-------- Data entries --------

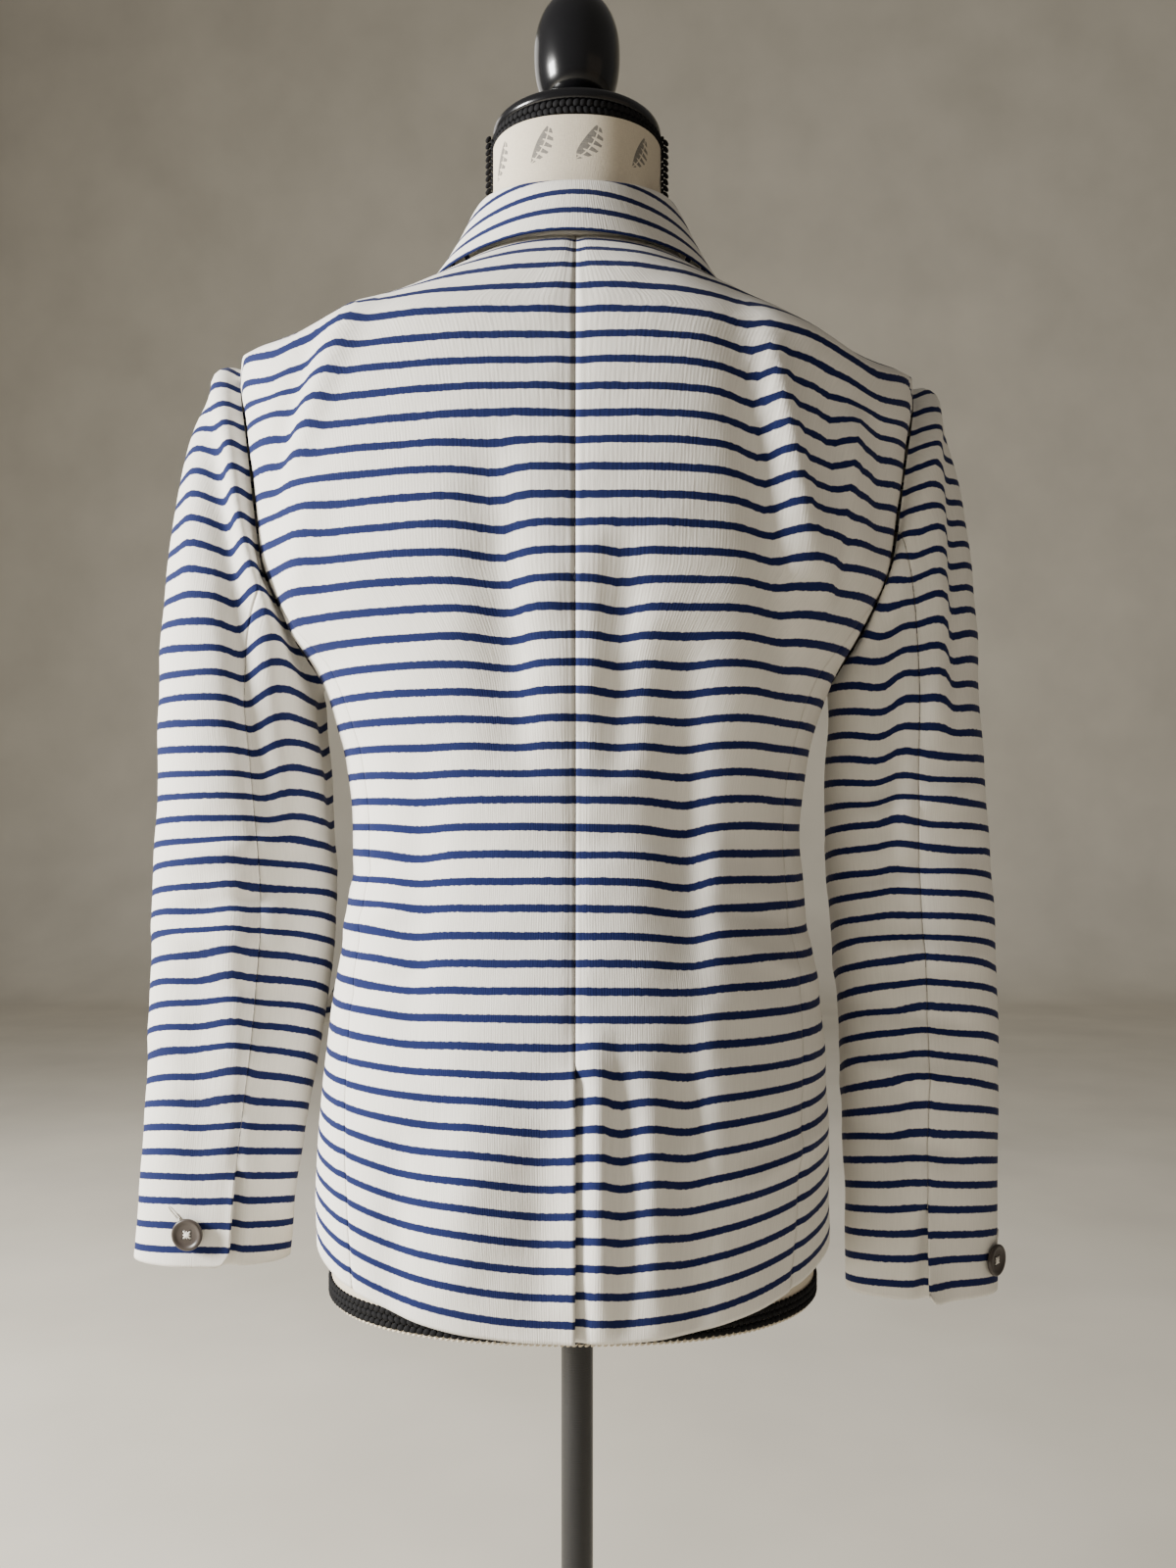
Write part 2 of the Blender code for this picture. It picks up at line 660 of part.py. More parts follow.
def dress_form(linen, braid, black):
    """The covered torso, its braids, its turned top and its stand."""
    closed_rings("form_torso", [form_ring(z) for z in column(FORM_SECTIONS, "z")], linen)
    low, high = FORM_BOTTOM_Z, FORM_BOTTOM_Z + BAND_HEIGHT
    loop = [form_ring(low, 0.0005), form_ring(high, 0.0005), form_ring(high, BAND_WALL),
            form_ring(low, BAND_WALL)]
    shape = bmesh.new()
    corners = [[shape.verts.new(settle(point)) for point in ring] for ring in loop]
    for i in range(4):
        for j in range(FORM_COLUMNS):
            k = (j + 1) % FORM_COLUMNS
            shape.faces.new((corners[i][j], corners[i][k], corners[(i + 1) % 4][k], corners[(i + 1) % 4][j]))
    bmesh.ops.recalc_face_normals(shape, faces=shape.faces)
    mesh = bpy.data.meshes.new("rim_braid")
    shape.to_mesh(mesh)
    shape.free()
    add_object("rim_braid", mesh, braid)
    mesh.set_sharp_from_angle(angle=math.radians(40.0))
    top = NECK_TOP_Z
    turned("neck_braid", ((0.0, top + 0.0085), (0.0500, top + 0.0085), (0.0535, top + 0.0060),
                          (0.0540, top + 0.0035), (0.0525, top), (0.0, top)), braid)
    turned("neck_cap", ((0.0, top + 0.0300), (0.0120, top + 0.0300), (0.0200, top + 0.0260),
                        (0.0420, top + 0.0205), (0.0505, top + 0.0175), (0.0525, top + 0.0130),
                        (0.0510, top + 0.0088), (0.0, top + 0.0088)), black)
    egg = top + 0.0303
    turned("finial", ((0.0, egg + 0.0720), (0.0110, egg + 0.0700), (0.0200, egg + 0.0610),
                      (0.0255, egg + 0.0480), (0.0267, egg + 0.0340), (0.0258, egg + 0.0190),
                      (0.0220, egg + 0.0080), (0.0150, egg + 0.0030), (0.0150, egg), (0.0, egg)), black)
    turned("base", ((0.0, BASE_HEIGHT), (0.0300, BASE_HEIGHT), (0.1300, BASE_HEIGHT * 0.72),
                    (0.1460, BASE_HEIGHT * 0.5), (BASE_RADIUS, BASE_HEIGHT * 0.25), (0.1480, 0.0),
                    (0.0, 0.0)), black, 40)
    length = FORM_BOTTOM_Z - BASE_HEIGHT - 0.0006
    bpy.ops.mesh.primitive_cylinder_add(vertices=24, radius=POLE_RADIUS, depth=length,
                                        location=(0.0, 0.0, BASE_HEIGHT + 0.0003 + length / 2.0))
    pole = bpy.context.object
    pole.name = "pole"
    pole.data.materials.append(black)
    pole.data.shade_smooth()
    pole.data.set_sharp_from_angle(angle=math.radians(40.0))
    for holder in list(pole.users_collection):
        holder.objects.unlink(pole)
    bpy.data.collections["knit_blazer"].objects.link(pole)


def cuff_button(side, finish):
    """The button on the flap of the cuff vent, facing out of the sleeve."""
    table = SLEEVE_LEFT if side > 0 else SLEEVE_RIGHT
    degrees = CUFF_BUTTON_LEFT if side > 0 else CUFF_BUTTON_RIGHT
    z = table[-1][0] + CUFF_BUTTON_RISE
    skin = tube_point(table, degrees, z)
    ahead = tube_point(table, degrees + 2.0, z) - tube_point(table, degrees - 2.0, z)
    normal = Vector((-ahead[1], ahead[0], 0.0)).normalized()
    if normal.y < 0.0:
        normal = -normal
    place = Vector(skin) + normal * (0.0012 if side > 0 else 0.0006)
    place.x *= side
    place = Vector(settle(place))
    normal.x *= side
    button("cuff_button_" + ("left" if side > 0 else "right"), place, normal, finish)


def front_button(name, z, clear, finish):
    """A button of the front closure, on the right front's lap."""
    skin = worn_point(-1, 179.9, z, 0.0012 + clear)
    facing = Vector(worn_point(-1, 179.9, z, 1.0) - worn_point(-1, 179.9, z))
    button(name, Vector(skin), facing.normalized(), finish)


def main():
    """Build every piece of the blazer and its form."""
    for leftover in list(bpy.data.objects):
        bpy.data.objects.remove(leftover, do_unlink=True)
    home = bpy.data.collections.new("knit_blazer")
    bpy.context.scene.collection.children.link(home)
    jersey = material("cream jersey", CREAM, 0.85)
    linen = material("form linen", LINEN, 0.9)
    braid = material("black braid", BLACK, 0.8)
    black = material("black gloss", BLACK, 0.25)
    horn = material("brown button", BROWN, 0.4)
    for side in (1, -1):
        back_panel(side, jersey)
        side_panel(side, jersey)
        front_panel(side, jersey)
        lapel(side, jersey)
        flap(side, jersey)
        sleeve_panel(side, True, jersey)
        sleeve_panel(side, False, jersey)
        cuff_button(side, horn)
    collar_piece("collar_stand", STAND, STAND_REACH, jersey)
    collar_piece("collar_fall", FALL, FALL_REACH, jersey)
    front_button("front_button_top", 0.725, BUTTON_CLEAR, horn)
    front_button("front_button_low", 0.640, BUTTON_CLEAR * 0.2, horn)
    dress_form(linen, braid, black)


main()
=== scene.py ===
"""Looks of the striped knit blazer on its dress form.

Each cloth panel is a thin shell on the worn surface of its solid, with the creases seen in the photograph
placed one by one. A piece's UV map holds metres across and along the knit, so that the stripes and the ribs
follow the cloth.
"""
import logging
import math
from dataclasses import dataclass, field
from enum import Enum
from functools import partial
from typing import Callable, Sequence

import bmesh
import bpy
import numpy as np
from mathutils import Matrix, Vector

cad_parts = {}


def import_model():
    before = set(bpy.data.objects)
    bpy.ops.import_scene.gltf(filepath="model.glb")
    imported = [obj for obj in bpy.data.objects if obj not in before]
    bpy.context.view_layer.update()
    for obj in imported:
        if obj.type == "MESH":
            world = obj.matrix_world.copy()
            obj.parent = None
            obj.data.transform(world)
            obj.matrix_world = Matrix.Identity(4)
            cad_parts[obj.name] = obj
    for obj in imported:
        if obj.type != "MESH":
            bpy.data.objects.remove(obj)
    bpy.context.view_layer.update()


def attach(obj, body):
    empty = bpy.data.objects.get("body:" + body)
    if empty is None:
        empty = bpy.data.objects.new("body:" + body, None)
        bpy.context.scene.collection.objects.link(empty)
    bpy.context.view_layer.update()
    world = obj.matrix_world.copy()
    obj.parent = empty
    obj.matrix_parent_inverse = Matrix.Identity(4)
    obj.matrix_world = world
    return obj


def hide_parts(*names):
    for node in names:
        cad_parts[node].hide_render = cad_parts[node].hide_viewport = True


LOG = logging.getLogger("blazer")
UV_NAME = "knit"

Colour = tuple[float, float, float, float]
Point = tuple[float, float, float]

# Cloth
CLOTH_WALL = 0.0012
STAND_WALL = 0.0015
SEAM_GAP = 0.00015
SEAM_ROLL = 0.0011
SEAM_ROLL_WIDTH = 0.0032
LAP_BLEND = 0.010
CREASE_SCALE = 1.45
SLACK = 0.55
SHOULDER_DROOP = 0.010
ROUNDNESS = 2.3
ROW_STEP = 0.0045
FINE_ROW_STEP = 0.0040

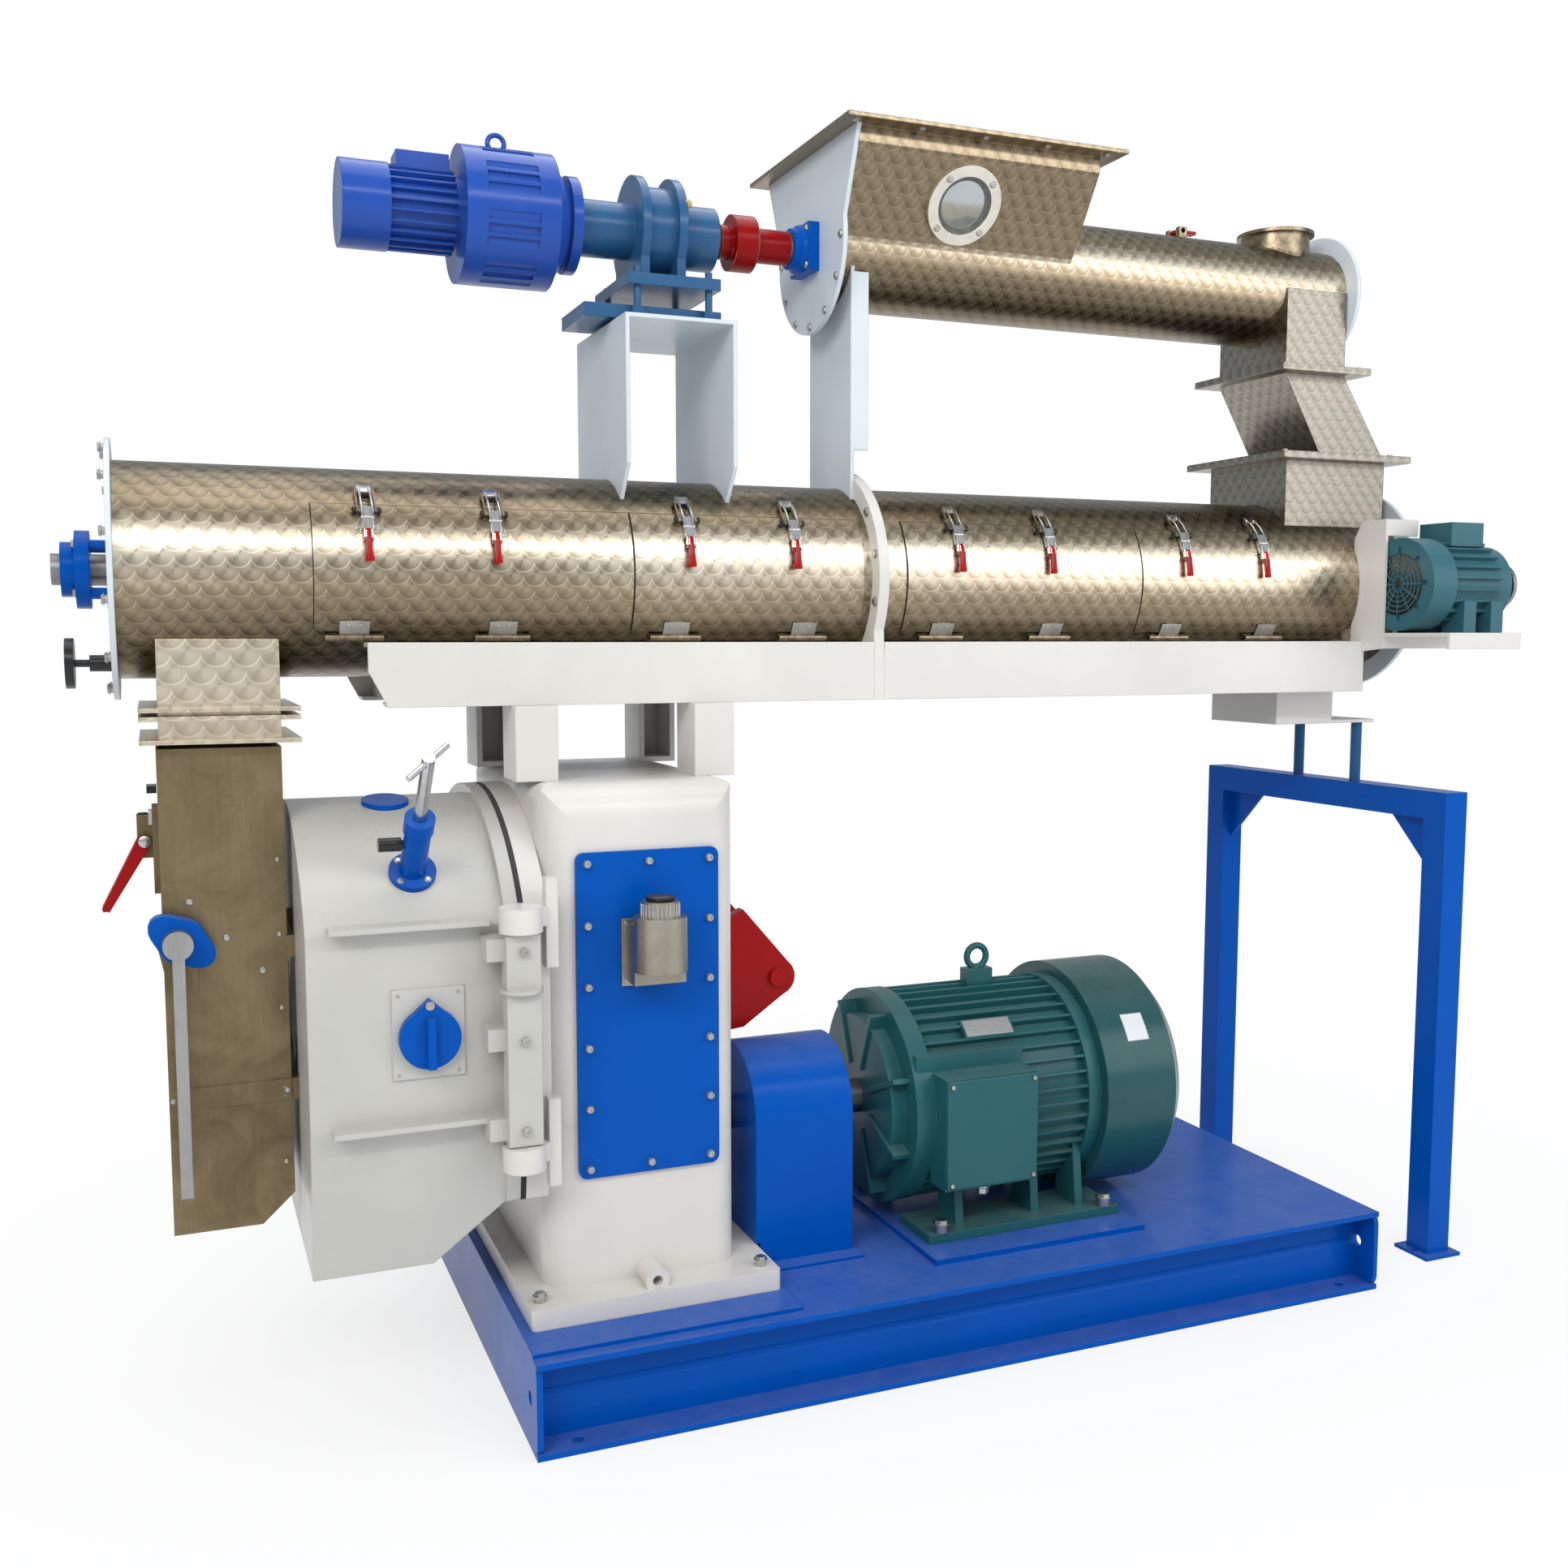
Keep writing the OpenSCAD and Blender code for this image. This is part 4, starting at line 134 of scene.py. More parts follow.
def makePaintGroup():
    g, gin, gout = newGroup("paintedSurface", [
        ("Color", "Color", (0.8, 0.8, 0.8, 1)), ("Rub and highlight", "Color", (0.7, 0.7, 0.7, 1)),
        ("Cloud", "Float", 0.06), ("Peel", "Float", 0.04), ("Gloss", "Float", 0.35), ("Edge", "Float", 0.35)])
    calc = calcFor(g)
    spot = addNode(g, "ShaderNodeTexCoord").outputs["Object"]
    cloud = noiseOn(g, spot, in_Scale=3.2, in_Detail=5.0, in_Roughness=0.6)
    fine = noiseOn(g, spot, in_Scale=230.0, in_Detail=2.0)
    grime = noiseOn(g, spot, in_Scale=11.0, in_Detail=8.0, in_Roughness=0.7)
    softEdge = addNode(g, "ShaderNodeBevel", samples=4, in_Radius=paintWearAndHighlight["softEdge"])
    geo = addNode(g, "ShaderNodeNewGeometry")
    dot = addNode(g, "ShaderNodeVectorMath", operation="DOT_PRODUCT")
    link(g, softEdge.outputs[0], dot.inputs[0])
    link(g, geo.outputs["True Normal"], dot.inputs[1])
    # paler edges: partly rubbed paint, partly a painted highlight along every edge
    edge = calc("SUBTRACT", paintWearAndHighlight["edgeFrom"], dot.outputs["Value"], True)
    edge = calc("MULTIPLY", edge, paintWearAndHighlight["edgeGain"], True)
    edge = calc("MULTIPLY", edge, calc("GREATER_THAN", grime, paintWearAndHighlight["edgeBreak"]), True)
    edge = calc("MULTIPLY", edge, gin.outputs["Edge"], True)
    amount = calc("MULTIPLY", calc("SUBTRACT", cloud, 0.5), gin.outputs["Cloud"])
    shade = calc("ADD", 1.0, calc("MULTIPLY", amount, paintWearAndHighlight["cloudGain"]))
    upward = calc("SUBTRACT", splitVector(g, geo.outputs["Normal"])[2], paintWearAndHighlight["dustFrom"], True)
    dust = calc("MULTIPLY", upward, calc("MULTIPLY", grime, paintWearAndHighlight["dustShare"]), True)
    color = mixColor(g, dust, scaleColor(g, gin.outputs["Color"], shade), paintWearAndHighlight["dustColor"])
    link(g, mixColor(g, edge, color, gin.outputs["Rub and highlight"]), gout.inputs["Color"])
    rough = calc("MULTIPLY", calc("SUBTRACT", grime, 0.5), paintWearAndHighlight["glossSpan"])
    link(g, calc("ADD", gin.outputs["Gloss"], rough, True), gout.inputs["Roughness"])
    sendNormal(g, gout, softEdge, fine, paintWearAndHighlight["peelDeep"], gin.outputs["Peel"])
    return g


# rolled or ground steel with streaks along one axis and faint stains
steelWear = {"softEdge": 0.0025, "stainFrom": 0.42, "stainGain": 3.0, "toneLow": 0.82, "toneSpan": 0.36,
             "streakRough": 0.14, "stainRough": 0.18, "grainDeep": 0.0004, "grainStrength": 0.25}


def makeSteelGroup():
    g, gin, gout = newGroup("groundSteel", [
        ("Color", "Color", (0.6, 0.6, 0.6, 1)), ("Stain", "Color", (0.3, 0.25, 0.2, 1)),
        ("Grain", "Vector", (6.0, 120.0, 120.0)), ("Stains", "Float", 0.5), ("Gloss", "Float", 0.3)])
    calc = calcFor(g)
    spot = addNode(g, "ShaderNodeTexCoord").outputs["Object"]
    stretch = addNode(g, "ShaderNodeVectorMath", operation="MULTIPLY")
    link(g, spot, stretch.inputs[0])
    link(g, gin.outputs["Grain"], stretch.inputs[1])
    streak = noiseOn(g, stretch.outputs[0], in_Scale=3.0, in_Detail=6.0, in_Roughness=0.65)
    stain = noiseOn(g, spot, in_Scale=5.0, in_Detail=7.0, in_Roughness=0.62, in_Distortion=1.2)
    mask = calc("SUBTRACT", stain, steelWear["stainFrom"], True)
    mask = calc("MULTIPLY", mask, steelWear["stainGain"], True)
    mask = calc("MULTIPLY", mask, gin.outputs["Stains"], True)
    color = mixColor(g, mask, gin.outputs["Color"], gin.outputs["Stain"])
    tone = calc("ADD", steelWear["toneLow"], calc("MULTIPLY", streak, steelWear["toneSpan"]))
    link(g, scaleColor(g, color, tone), gout.inputs["Color"])
    rough = calc("ADD", calc("MULTIPLY", streak, steelWear["streakRough"]),
                 calc("MULTIPLY", mask, steelWear["stainRough"]))
    link(g, calc("ADD", gin.outputs["Gloss"], rough, True), gout.inputs["Roughness"])
    softEdge = addNode(g, "ShaderNodeBevel", samples=4, in_Radius=steelWear["softEdge"])
    sendNormal(g, gout, softEdge, streak, steelWear["grainDeep"], steelWear["grainStrength"])
    return g


# engine turned steel: rows of overlapping ground discs, wrapped round an axis along X or laid flat
# bands of painted reflection round the tube: painted highlight and painted shade, from the top at 0 to the
# bottom at 1
discs = {"rowStep": 0.62, "discR": 0.56, "rimR": 0.53, "rimSharp": 22.0, "cupFrom": 0.22, "cupGain": 1.5,
         "bowTurn": 0.6, "rings": 120.0, "flatTone": 0.36, "patchLow": 0.6, "patchSpan": 0.8,
         "bowAndPaintedSheen": 0.16, "paintedRimHighlight": 0.30, "cupAndPaintedShade": 0.30, "wash": 0.20, "band": 0.75, "rough": 0.24,
         "cupRough": 0.12, "bowRough": 0.08, "softEdge": 0.003, "deep": 0.0008, "strength": 0.30,
         "ringHeight": 0.10, "cupHeight": -0.8, "sideFace": 0.7, "tubeSkin": 0.007}
paintedLightBands = ((0.0, 0.30), (0.20, 0.08), (0.32, 0.38), (0.42, 1.0), (0.52, 0.66), (0.64, 0.22), (0.74, 0.0),
         (1.0, 0.30))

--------

Go back over the listing above and copy exactly the lines that begin at the line with "BUTTON_CLEAR * 0.2, horn)" and stop after the line with "FINE_ROW_STEP = 0.0040"; leave out every other line.

    front_button("front_button_low", 0.640, BUTTON_CLEAR * 0.2, horn)
    dress_form(linen, braid, black)


main()
=== scene.py ===
"""Looks of the striped knit blazer on its dress form.

Each cloth panel is a thin shell on the worn surface of its solid, with the creases seen in the photograph
placed one by one. A piece's UV map holds metres across and along the knit, so that the stripes and the ribs
follow the cloth.
"""
import logging
import math
from dataclasses import dataclass, field
from enum import Enum
from functools import partial
from typing import Callable, Sequence

import bmesh
import bpy
import numpy as np
from mathutils import Matrix, Vector

cad_parts = {}


def import_model():
    before = set(bpy.data.objects)
    bpy.ops.import_scene.gltf(filepath="model.glb")
    imported = [obj for obj in bpy.data.objects if obj not in before]
    bpy.context.view_layer.update()
    for obj in imported:
        if obj.type == "MESH":
            world = obj.matrix_world.copy()
            obj.parent = None
            obj.data.transform(world)
            obj.matrix_world = Matrix.Identity(4)
            cad_parts[obj.name] = obj
    for obj in imported:
        if obj.type != "MESH":
            bpy.data.objects.remove(obj)
    bpy.context.view_layer.update()


def attach(obj, body):
    empty = bpy.data.objects.get("body:" + body)
    if empty is None:
        empty = bpy.data.objects.new("body:" + body, None)
        bpy.context.scene.collection.objects.link(empty)
    bpy.context.view_layer.update()
    world = obj.matrix_world.copy()
    obj.parent = empty
    obj.matrix_parent_inverse = Matrix.Identity(4)
    obj.matrix_world = world
    return obj


def hide_parts(*names):
    for node in names:
        cad_parts[node].hide_render = cad_parts[node].hide_viewport = True


LOG = logging.getLogger("blazer")
UV_NAME = "knit"

Colour = tuple[float, float, float, float]
Point = tuple[float, float, float]

# Cloth
CLOTH_WALL = 0.0012
STAND_WALL = 0.0015
SEAM_GAP = 0.00015
SEAM_ROLL = 0.0011
SEAM_ROLL_WIDTH = 0.0032
LAP_BLEND = 0.010
CREASE_SCALE = 1.45
SLACK = 0.55
SHOULDER_DROOP = 0.010
ROUNDNESS = 2.3
ROW_STEP = 0.0045
FINE_ROW_STEP = 0.0040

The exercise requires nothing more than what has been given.